3 This section is based on extensive discussions with Mike O'Sheasy, manager for rate design at Georgia Power Corp., and Raymond Vice, manager for operations and engineering at Southern Company Services.
4 Fuel costs for electricity and alternative fuels such as natural gas and oil, together with Operations and Maintenance costs, the cost of new generating units, the capitalization structure and an allowed return on equity are used to develop a forecast of retail electricity prices by class. Customer forecasts, completed using regression models, feed into the various energy models. The short-term (one to three years) energy models use an advanced time series regression method (ARIMA, or "Auto Regressive Integrated Moving Averages", an econometric method used for time series analysis), which relies on the most recent observations to produce the forecast. Patterns are deciphered from the data, and the deviations from these patterns influence the forecast. Variables that drive energy sales for each customer class are then selected for their significance to that sector to develop the long-term (four to 20 years) energy models, which use an end-use methodology. These models represent the elements of energy use in fine detail. Each major energy-using activity - refrigeration, space heating, and the like - is identified and the corresponding energy consumption is specified.
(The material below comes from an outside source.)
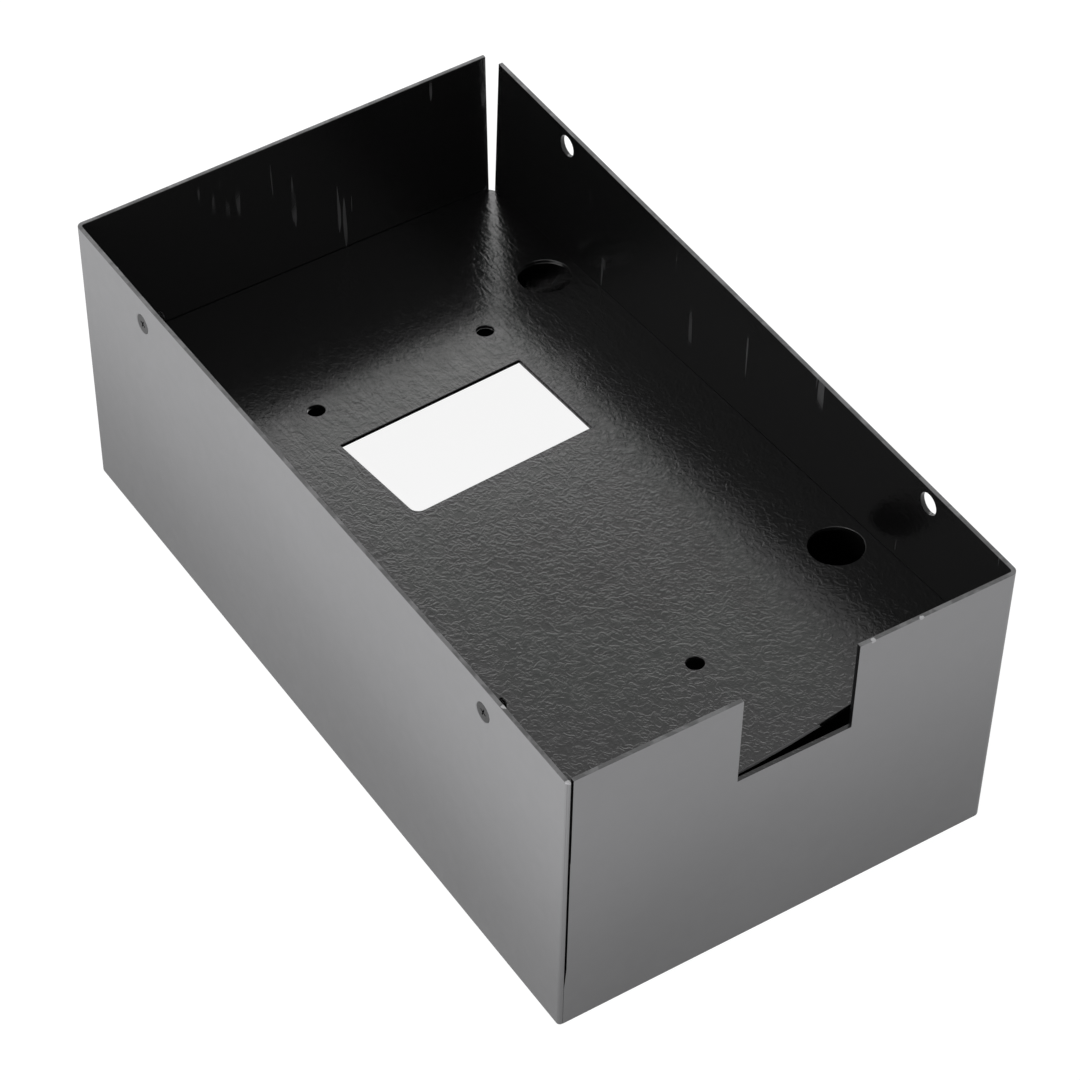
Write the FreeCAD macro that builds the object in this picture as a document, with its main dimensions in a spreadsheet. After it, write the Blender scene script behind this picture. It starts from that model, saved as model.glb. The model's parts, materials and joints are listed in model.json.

Since the short-term and long-term energy forecasts are produced using different methods that focus on various drivers, these results must be reconciled. This reconciliation includes adjusting for the short-term models that utilize weather for the last seven years versus the long-term models that utilize 30 years of weather. The long-term forecasts are developed by calibrating the long-term models to both historical data and short-term forecasts.